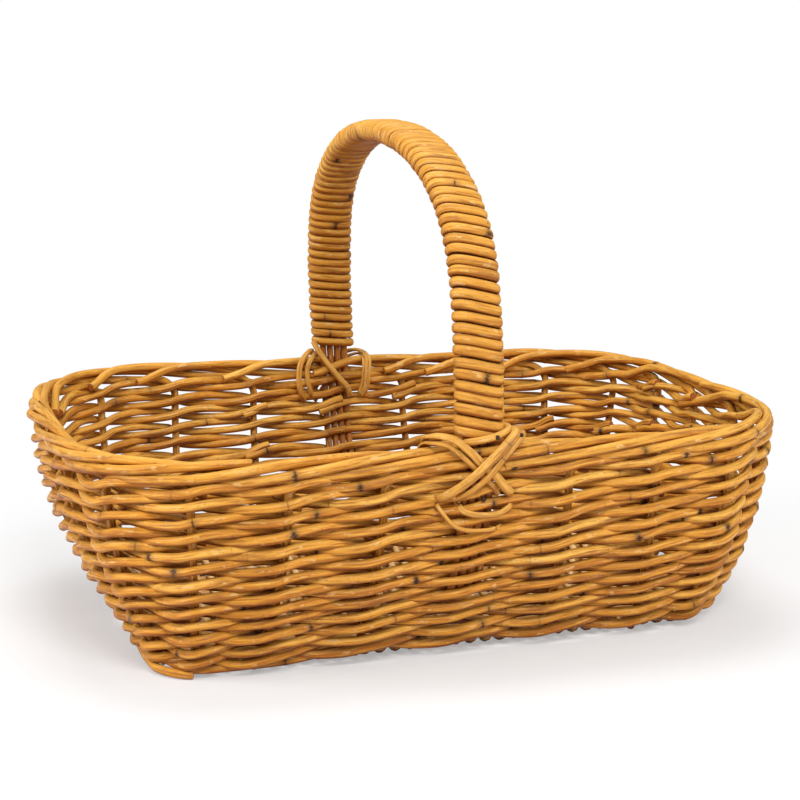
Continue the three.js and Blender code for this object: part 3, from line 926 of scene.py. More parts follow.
@dataclass
class Siding:
    """The walls' weave: two weavers in pairing, each in five rods, with 13 rounds.

    A wander is how many knots it has in a place and how far it reaches. A meander is a wave of
    some size, so many times round, with its phase and its slant up the wall. The shift and the tuck
    at a cane's ends are sizes with the length of cane that each takes. A strand keeps
    foot_share of its tilt at the foot and all of it past the run level_foot, and its dirt and
    painted shade fall to rim_soil_and_shade of their size at the rim.
    """

    rods: int = 5
    rounds: int = 13
    canes_in_a_rod: int = 6
    step_place: int = 18
    lift: float = 2.9
    steepness: float = 0.52
    pitch: float = 10.55
    top_gap: float = 9.8
    stand_off: float = 5.45
    seen_tilt: float = 1.0
    radius_range: tuple[float, float] = (2.65, 3.3)
    foot_radii: tuple[float, float] = (2.9, 2.8)
    # Dirt and painted shade on the canes under the first round.
    foot_soil_and_shade: float = 0.3
    softening: int = 4
    foot_softening: int = 14
    height_tint: float = 0.25
    samples: int = 26
    meander_size: float = 0.8
    meanders: tuple[tuple[float, ...], ...] = (
        (1.0, 3.0, 0.7, 0.021), (0.8, 5.0, 2.1, -0.034), (0.5, 11.0, 4.0, 0.05))
    phase_wander: Wander = (1.0, 0.06)
    out_wander: Wander = (2.0, 0.5)
    lift_wander: Wander = (1.0, 0.7)
    tilt_wander: Wander = (0.5, 0.6)
    rise_wander: Wander = (1.3, 0.95)
    end_shift: tuple[float, float] = (2.2, 34.0)
    end_tuck: tuple[float, float] = (1.3, 24.0)
    lap: float = 9.0
    level_foot: float = 45.0
    foot_share: float = 0.3
    rim_soil_and_shade: float = 0.45
    soil_and_shade_power: float = 1.5
    rng: np.random.Generator = field(default_factory=lambda: np.random.default_rng(4021))

    def first_round(self) -> float:
        """The run of the lowest round, counted down from the highest, under the border."""
        return WALL.full_run - self.top_gap - (self.rounds - 1) * self.pitch

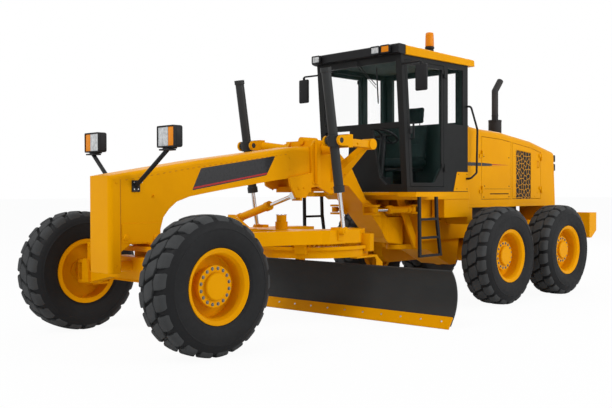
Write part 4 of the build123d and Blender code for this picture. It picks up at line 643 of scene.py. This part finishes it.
def lamp_head(low, high, face, split=0.0, depth=0.010):
    """A lamp head between two corners: a round-edged case with a raised frame on its face, and its lenses.

    The face looks along X, to the front where face is 1. split is the share of the width that the first of
    two lenses takes, or 0 for one lens.
    Each lens bulges by one minus the squares of its place across and up.
    """
    low, high = np.minimum(low, high), np.maximum(low, high)
    front = high[0] if face > 0 else low[0]
    inner = front - face * depth
    case = rounded_box((low[0] if face > 0 else inner, *low[1:]), (inner if face > 0 else high[0], *high[1:]),
                       0.020)
    outer = rectangle(low[1:], high[1:], 0.016)
    bezel = surround(outer, rectangle(low[1:] + 0.013, high[1:] - 0.013, 0.009), inner - face * 0.012, front)
    parting = low[1] + (high[1] - low[1]) * split
    ends = [low[1] + 0.015, high[1] - 0.015]
    if split:
        ends[1:1] = [parting - 0.003, parting + 0.003]
    made = [joined(case, bezel)]
    for y_low, y_high in zip(ends[::2], ends[1::2]):
        t = np.linspace(-1, 1, LENS_STEPS)
        y, z = np.meshgrid((y_low + y_high) / 2 + t * (y_high - y_low) / 2,
                           (low[2] + high[2]) / 2 + t * ((high[2] - low[2]) / 2 - 0.015), indexing="ij")
        bulge = 0.004 * (1 - t[:, None] ** 2) * (1 - t[None] ** 2)
        ring = np.stack([inner + face * (0.003 + bulge), y, z], -1)
        back = ring - (face * 0.012, 0, 0)
        top, faces = grid(ring)
        under, _ = grid(back)
        order = np.arange(len(top)).reshape(LENS_STEPS, LENS_STEPS)
        edge = np.concatenate([order[0, :-1], order[:-1, -1], order[-1, :0:-1], order[:0:-1, 0]])
        after = np.roll(edge, -1)
        wall = np.stack([edge, after, after + len(top), edge + len(top)], -1)
        made.append((np.concatenate([top, under]), faces + [faces[0] + len(top), wall]))
    return made


arms = cad_part("headlamps_and_hoses", lambda x, y, z: (np.abs(y) > 0.15) & (z < 1.950))
hoses = cad_part("headlamps_and_hoses", lambda x, y, z: np.abs(y) < 0.15)
heads = cad_part("headlamps_and_hoses", lambda x, y, z: (np.abs(y) > 0.15) & (z > 1.960))[0]
arm_piece = piece("headlamp_arms", arms, black_paint, "front")
hose_piece = piece("neck_hoses", hoses, hose_rubber, "front")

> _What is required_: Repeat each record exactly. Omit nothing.

> _Result_:
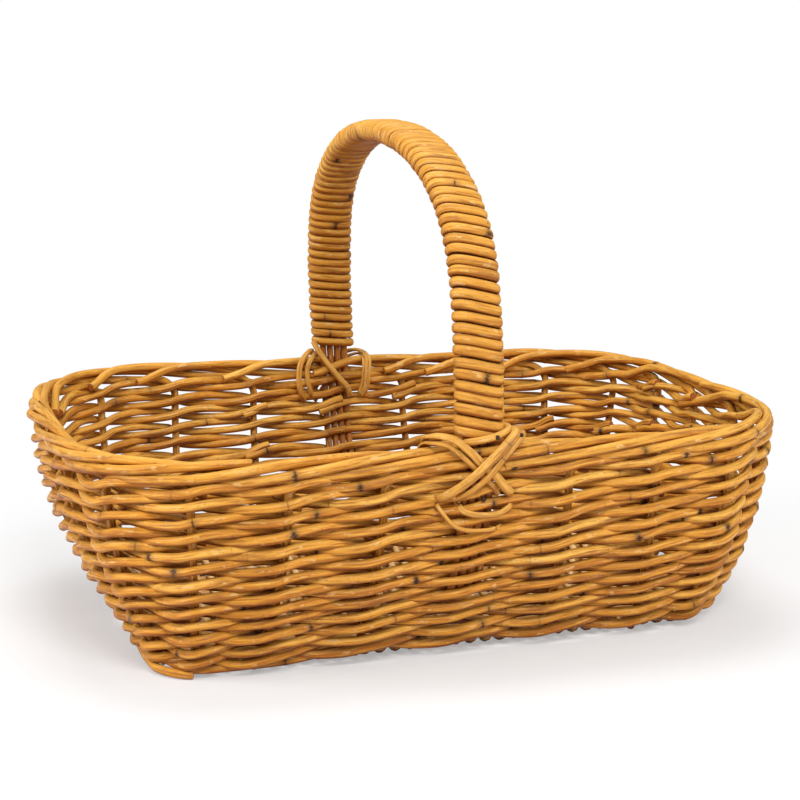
Continue the three.js and Blender code for this object: part 3, from line 926 of scene.py. More parts follow.
@dataclass
class Siding:
    """The walls' weave: two weavers in pairing, each in five rods, with 13 rounds.

    A wander is how many knots it has in a place and how far it reaches. A meander is a wave of
    some size, so many times round, with its phase and its slant up the wall. The shift and the tuck
    at a cane's ends are sizes with the length of cane that each takes. A strand keeps
    foot_share of its tilt at the foot and all of it past the run level_foot, and its dirt and
    painted shade fall to rim_soil_and_shade of their size at the rim.
    """

    rods: int = 5
    rounds: int = 13
    canes_in_a_rod: int = 6
    step_place: int = 18
    lift: float = 2.9
    steepness: float = 0.52
    pitch: float = 10.55
    top_gap: float = 9.8
    stand_off: float = 5.45
    seen_tilt: float = 1.0
    radius_range: tuple[float, float] = (2.65, 3.3)
    foot_radii: tuple[float, float] = (2.9, 2.8)
    # Dirt and painted shade on the canes under the first round.
    foot_soil_and_shade: float = 0.3
    softening: int = 4
    foot_softening: int = 14
    height_tint: float = 0.25
    samples: int = 26
    meander_size: float = 0.8
    meanders: tuple[tuple[float, ...], ...] = (
        (1.0, 3.0, 0.7, 0.021), (0.8, 5.0, 2.1, -0.034), (0.5, 11.0, 4.0, 0.05))
    phase_wander: Wander = (1.0, 0.06)
    out_wander: Wander = (2.0, 0.5)
    lift_wander: Wander = (1.0, 0.7)
    tilt_wander: Wander = (0.5, 0.6)
    rise_wander: Wander = (1.3, 0.95)
    end_shift: tuple[float, float] = (2.2, 34.0)
    end_tuck: tuple[float, float] = (1.3, 24.0)
    lap: float = 9.0
    level_foot: float = 45.0
    foot_share: float = 0.3
    rim_soil_and_shade: float = 0.45
    soil_and_shade_power: float = 1.5
    rng: np.random.Generator = field(default_factory=lambda: np.random.default_rng(4021))

    def first_round(self) -> float:
        """The run of the lowest round, counted down from the highest, under the border."""
        return WALL.full_run - self.top_gap - (self.rounds - 1) * self.pitch

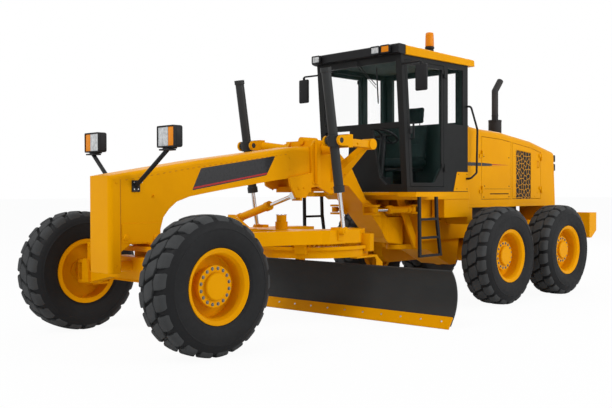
Write part 4 of the build123d and Blender code for this picture. It picks up at line 643 of scene.py. This part finishes it.
def lamp_head(low, high, face, split=0.0, depth=0.010):
    """A lamp head between two corners: a round-edged case with a raised frame on its face, and its lenses.

    The face looks along X, to the front where face is 1. split is the share of the width that the first of
    two lenses takes, or 0 for one lens.
    Each lens bulges by one minus the squares of its place across and up.
    """
    low, high = np.minimum(low, high), np.maximum(low, high)
    front = high[0] if face > 0 else low[0]
    inner = front - face * depth
    case = rounded_box((low[0] if face > 0 else inner, *low[1:]), (inner if face > 0 else high[0], *high[1:]),
                       0.020)
    outer = rectangle(low[1:], high[1:], 0.016)
    bezel = surround(outer, rectangle(low[1:] + 0.013, high[1:] - 0.013, 0.009), inner - face * 0.012, front)
    parting = low[1] + (high[1] - low[1]) * split
    ends = [low[1] + 0.015, high[1] - 0.015]
    if split:
        ends[1:1] = [parting - 0.003, parting + 0.003]
    made = [joined(case, bezel)]
    for y_low, y_high in zip(ends[::2], ends[1::2]):
        t = np.linspace(-1, 1, LENS_STEPS)
        y, z = np.meshgrid((y_low + y_high) / 2 + t * (y_high - y_low) / 2,
                           (low[2] + high[2]) / 2 + t * ((high[2] - low[2]) / 2 - 0.015), indexing="ij")
        bulge = 0.004 * (1 - t[:, None] ** 2) * (1 - t[None] ** 2)
        ring = np.stack([inner + face * (0.003 + bulge), y, z], -1)
        back = ring - (face * 0.012, 0, 0)
        top, faces = grid(ring)
        under, _ = grid(back)
        order = np.arange(len(top)).reshape(LENS_STEPS, LENS_STEPS)
        edge = np.concatenate([order[0, :-1], order[:-1, -1], order[-1, :0:-1], order[:0:-1, 0]])
        after = np.roll(edge, -1)
        wall = np.stack([edge, after, after + len(top), edge + len(top)], -1)
        made.append((np.concatenate([top, under]), faces + [faces[0] + len(top), wall]))
    return made


arms = cad_part("headlamps_and_hoses", lambda x, y, z: (np.abs(y) > 0.15) & (z < 1.950))
hoses = cad_part("headlamps_and_hoses", lambda x, y, z: np.abs(y) < 0.15)
heads = cad_part("headlamps_and_hoses", lambda x, y, z: (np.abs(y) > 0.15) & (z > 1.960))[0]
arm_piece = piece("headlamp_arms", arms, black_paint, "front")
hose_piece = piece("neck_hoses", hoses, hose_rubber, "front")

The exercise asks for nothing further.